Bible Commentary

Mark 2:15-22

The Pulpit Commentary on Mark 2:15-22

The Pulpit Commentary · Joseph S. Exell and contributors · Public domain

Matthew's house.

I. THE SOCIALITY OF JESUS. He was found at ordinary dinner-parties and entertainments throughout his course, and to the last. He was a contrast in this to the ascetic Baptist. He was found in "questionable" company. But the company of Pharisees would have been as "questionable." With a clear conscience a man may go into the miscellany of people called "society." A free and open manner is certain to bring remark and censure upon him. But better to mix with others and be thought "no better" than they, than hold aloof and sour the heart with Pharisaic self-conceit. There is danger in general society, and danger in religious cliques.

II. LOVE; JUSTIFYING ALL ECCENTRICITIES. It was eccentric to mix with those common and tabooed people. The whole conduct of Jesus was eccentric, and brought about fatal consequences. To aim at singularity is a foppery; to follow love's impulse alone is graceful, generous, polite, refined. This is singular. Would there were more of such singularity!

III. NATURALNESS. The spirit of man is like the face of earth and sky. Clouds pass over it; the sun is hidden. Anon all is bright again, and birds sing. To follow the lead of joy is in the best sense natural. Let the face and manner reflect the inner mind; to reverse this is to act a part. The pure and lovely hypocrisy is that which tries to affect the mien of mirth, though the heart be heavy. To put on the mask of gloom for the sake of warning others is Pharisaic, not Christian. Jesus is the example of the perfect gentleman.

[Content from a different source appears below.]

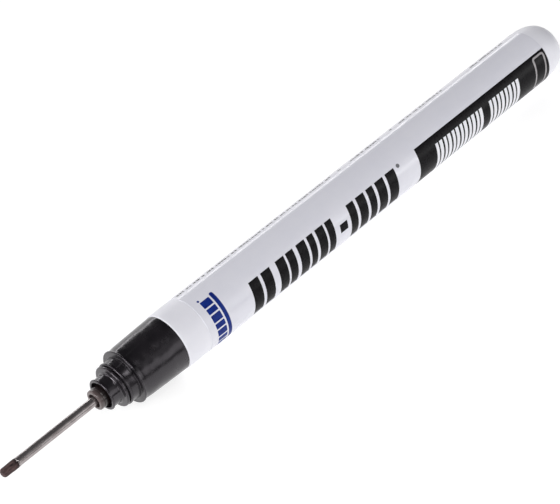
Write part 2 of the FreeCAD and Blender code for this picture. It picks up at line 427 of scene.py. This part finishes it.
GREY_INK = printed_ink("grey_ink", (0.12, 0.12, 0.13), (0.17, 0.17, 0.185))
OUTLINE_INK = printed_ink("outline_ink", (0.34, 0.32, 0.33), (0.42, 0.40, 0.41))
FINE_INK = printed_ink("fine_ink", (0.010, 0.010, 0.012), (0.030, 0.030, 0.033))

# Painted shade: the collar's brown runs dark where it goes into the holder's recess
paint_shade_along(BROWN_PLASTIC, COLLAR_FRONT + 0.3, COLLAR_FRONT + 1.3, (0.012, 0.008, 0.008))
# Painted shade: the nib's fibre runs dark at its joint with the tube
paint_shade_along(NIB_FIBRE, NIB_REAR - 0.7, NIB_REAR, (0.010, 0.003, 0.004))


# ---------------------------------------------------------------- barrel

def barrel_ribs(station, radius, angle):
    """Ribs along the bore that hold the reservoir."""
    in_bore = abs(radius - BORE_RADIUS) < SAME_WALL
    if in_bore and RIB_FRONT < station < RIB_REAR:
        if near_spoke(angle, RIB_COUNT, math.pi / RIB_COUNT, RIB_WIDTH / 2, BORE_RADIUS):
            return station, WRAP_RADIUS + RIB_CLEARANCE
    return station, radius


def make_barrel():
    """White moulded tube: bevelled mouth, ribbed bore, domed rear end with a sunk gate mark."""
    bevel_rear = 0.28
    chamfer_rear = 0.4
    chamfer_radius = BORE_RADIUS + 0.12
    rib_end_rear = RIB_FRONT + 0.3
    gate_floor = BARREL_REAR - 0.10
    corners = [
        (0, chamfer_radius),
        (0, CONE_REAR_RADIUS + 0.01, 0.02),
        (bevel_rear, BARREL_RADIUS, 0.12),
        (LABEL_FRONT, BARREL_RADIUS),
        (LABEL_REAR, BARREL_RADIUS),
        (BARREL_REAR, BARREL_RADIUS, DOME),
        (BARREL_REAR, 0.75),
        (gate_floor, 0.62, 0.04),
        (gate_floor, 0),
        (BORE_FLOOR, 0),
        (BORE_FLOOR, BORE_RADIUS, DOME_INSIDE),
        (rib_end_rear, BORE_RADIUS),
        (RIB_FRONT, BORE_RADIUS),
        (chamfer_rear, BORE_RADIUS),
    ]
    piece = turned("barrel_shell", corners, WHITE_PLASTIC, steps=14, detail=barrel_ribs)
    add_piece(piece, "barrel_body", "barrel_white", "barrel")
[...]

IV. THE PLACE AND TIME OF ASCETICISM. It is the reaction of the mind against certain sorrows. We must be true again to feeling and to fancy. It would be a violence to natural taste to put on wedding garments when a friend has passed away, however logical it might seem. There is a natural homeopathy of grief. Speaking of it and representing it outwardly tends to its relief; but to mimic a grief we feel not is to do a violence to ourselves. Be true to yourself: this is the only secret of moral beauty, from the lowest to the. highest moods, and is the lesson of Jesus.—J.